Extract every line of the material that holds the string "scene".

● **THE DATA**
• • • • • • •

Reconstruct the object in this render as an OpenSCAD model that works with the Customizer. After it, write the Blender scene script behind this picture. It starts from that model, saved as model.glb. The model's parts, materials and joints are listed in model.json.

• • • • • • •

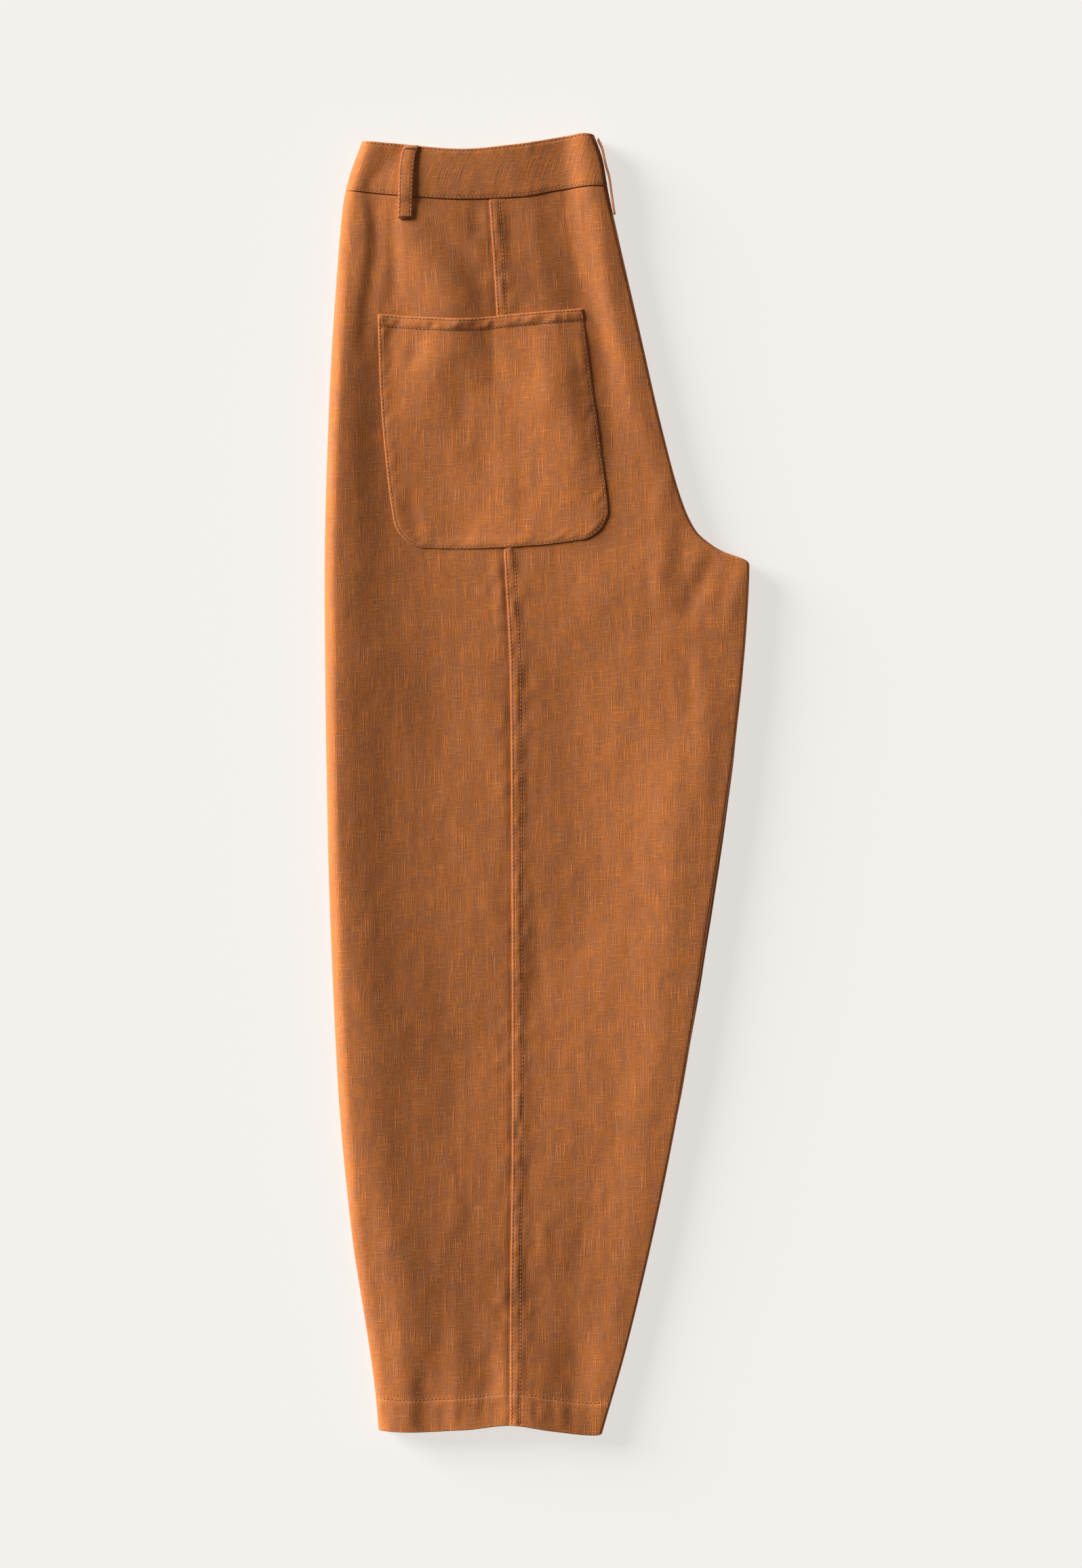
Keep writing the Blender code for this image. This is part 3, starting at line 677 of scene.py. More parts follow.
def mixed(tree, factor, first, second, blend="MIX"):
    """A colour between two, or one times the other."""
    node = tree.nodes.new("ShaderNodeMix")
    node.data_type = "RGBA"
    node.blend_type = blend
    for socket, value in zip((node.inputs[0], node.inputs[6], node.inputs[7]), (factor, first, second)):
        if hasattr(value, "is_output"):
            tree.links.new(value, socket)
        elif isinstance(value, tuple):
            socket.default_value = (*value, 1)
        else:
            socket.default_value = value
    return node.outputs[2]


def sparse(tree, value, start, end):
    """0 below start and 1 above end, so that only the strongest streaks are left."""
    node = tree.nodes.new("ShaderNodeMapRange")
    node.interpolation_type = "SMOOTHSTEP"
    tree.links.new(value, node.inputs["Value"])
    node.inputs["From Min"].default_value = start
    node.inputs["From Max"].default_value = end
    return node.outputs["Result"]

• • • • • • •

● **RESPONSE TO THE TASK**
Reconstruct the object in this render as an OpenSCAD model that works with the Customizer. After it, write the Blender scene script behind this picture. It starts from that model, saved as model.glb. The model's parts, materials and joints are listed in model.json.
Keep writing the Blender code for this image. This is part 3, starting at line 677 of scene.py. More parts follow.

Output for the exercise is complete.